Людвиг был жестоко наказан за равнодушие и забвение сыновнего долга. Однажды к нему в квартиру неожиданно ввалились со всем своим домашним скарбом супруги Тиме, родители Гермины.
— Вести общее хозяйство выгоднее, — заявила растерявшемуся зятю мамаша Тиме, невинно улыбаясь и складывая губы сердечком. А тесть Христиан сухо заметил:
— В конце концов, мы сделали вклад в твое хозяйство. Пятьсот марок мы ведь вам дали, а обратно не получили и половины. Что, разве не так? О чем же разговаривать?
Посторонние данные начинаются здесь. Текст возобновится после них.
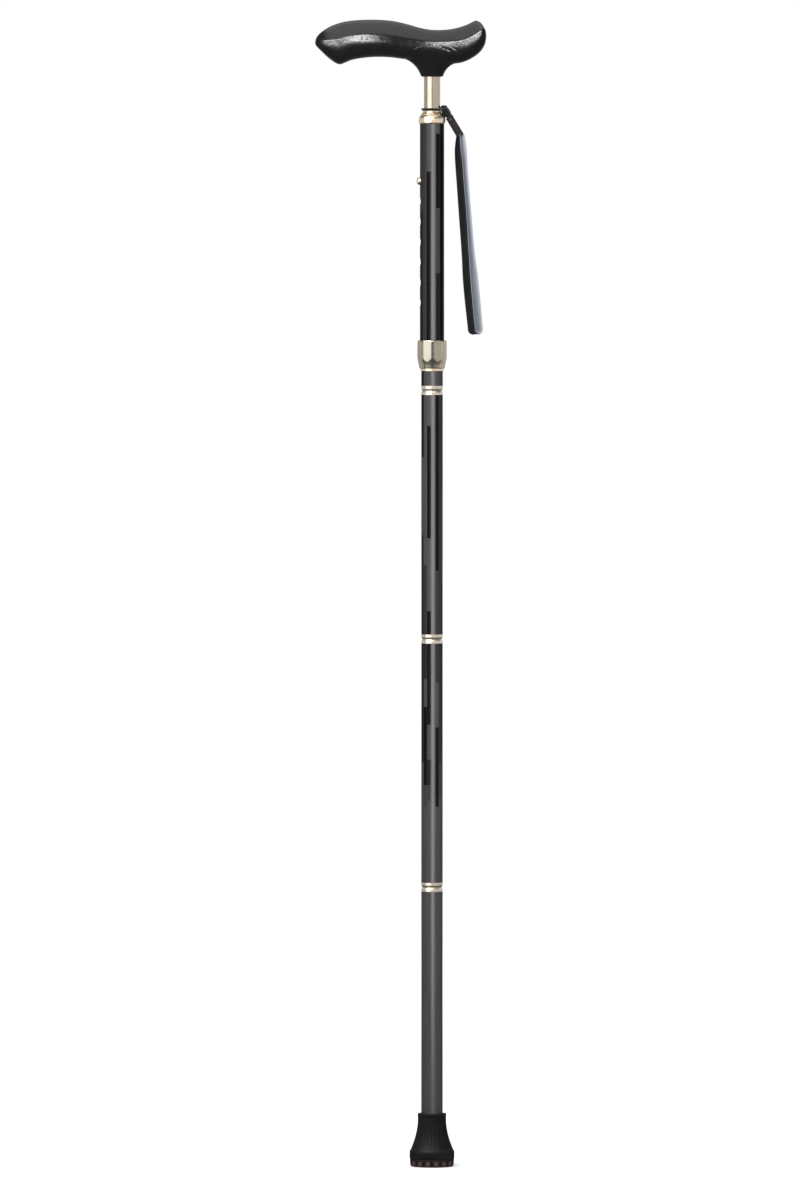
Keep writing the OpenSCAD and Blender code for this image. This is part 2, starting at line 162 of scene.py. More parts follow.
# ---- shader helper
class Paint:
    """A Principled material that is built up one node at a time."""

    def __init__(self, name, sockets):
        self.material = bpy.data.materials.new(name)
        self.material.use_nodes = True
        self.tree = self.material.node_tree
        self.tree.nodes.clear()
        self.shader = self.node("BsdfPrincipled", sockets)
        out = self.node("OutputMaterial")
        self.tree.links.new(self.shader.outputs[0], out.inputs[0])
        self.coords = self.node("TexCoord").outputs["Object"]

    def node(self, kind, inputs=None, **settings):
        made = self.tree.nodes.new("ShaderNode" + kind)
        for key, value in settings.items():
            setattr(made, key, value)
        self.feed(made, inputs or {})
        return made

    def feed(self, node, inputs):
        """Sets sockets of a node, each to a value or to what another node gives."""
        for key, value in inputs.items():
            if isinstance(value, bpy.types.NodeSocket):
                self.tree.links.new(value, node.inputs[key])
            else:
                node.inputs[key].default_value = value

    def finished(self, colour, roughness, normal):
        self.feed(self.shader, {"Base Color": colour, "Roughness": roughness, "Normal": normal})
        return self.material

    def calc(self, operation, *values):
        return self.node("Math", dict(enumerate(values)), operation=operation).outputs[0]

    def times(self, a, b):
        return self.calc("MULTIPLY", a, b)

    def wave(self, value, pitch):
        """A sine that repeats once in every pitch."""
        return self.calc("SINE", self.times(value, 2 * math.pi / pitch))

    def mix(self, share, a, b):
        return self.node("Mix", {0: share, 6: a, 7: b}, data_type="RGBA").outputs[2]

    def fit(self, value, low, high, to_low=0.0, to_high=1.0, smooth=False):
        kind = "SMOOTHSTEP" if smooth else "LINEAR"
        inputs = {"Value": value, "From Min": low, "From Max": high, "To Min": to_low, "To Max": to_high}
        return self.node("MapRange", inputs, interpolation_type=kind).outputs["Result"]

    def stretched(self, scale, turn=(0, 0, 0)):
        """The object's coordinates, scaled and then turned."""
        return self.node("Mapping", {"Vector": self.coords, "Rotation": turn, "Scale": scale}).outputs[0]

    def noise(self, scale, detail=2.0, roughness=0.5, coords=None, distortion=0.0):
        inputs = {"Vector": self.coords if coords is None else coords, "Scale": scale, "Detail": detail,
                  "Roughness": roughness, "Distortion": distortion}
        return self.node("TexNoise", inputs).outputs["Fac"]

    def cells(self, scale, coords=None):
        """Distance to the nearest of many scattered points, smoothed between them."""
        inputs = {"Vector": self.coords if coords is None else coords, "Scale": scale}
        return self.node("TexVoronoi", inputs, feature="SMOOTH_F1").outputs["Distance"]

    def axes(self):
        made = self.node("SeparateXYZ", {0: self.coords})
        return made.outputs[0], made.outputs[1], made.outputs[2]

    def bump(self, height, depth, strength=1.0, under=None):
        inputs = {"Height": height, "Distance": depth, "Strength": strength}
        if under is not None:
            inputs["Normal"] = under
        return self.node("Bump", inputs).outputs[0]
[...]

Людвиг не проронил ни слова, он остолбенел.
Гермина вскрикнула:
— Ма-ма!
Людвиг был тихий самоотверженный страстотерпец. Каждый новый этап в его жизни был для него испытанием и бременем. Что бы он ни делал, что бы ни предпринимал, всегда на пути его вставало какое-нибудь неожиданное препятствие. Но всякому терпению есть предел, и, по-видимому, этот предел был достигнут.
На следующее утро он, стоя в снежной и туманной мгле у поручней парома, голодный и озябший, смотрел на грязно-серые воды Эльбы с твердой решимостью броситься вниз головой. С твердой решимостью… Но несколькими минутами позднее он вместе с остальными пассажирами сошел с парома.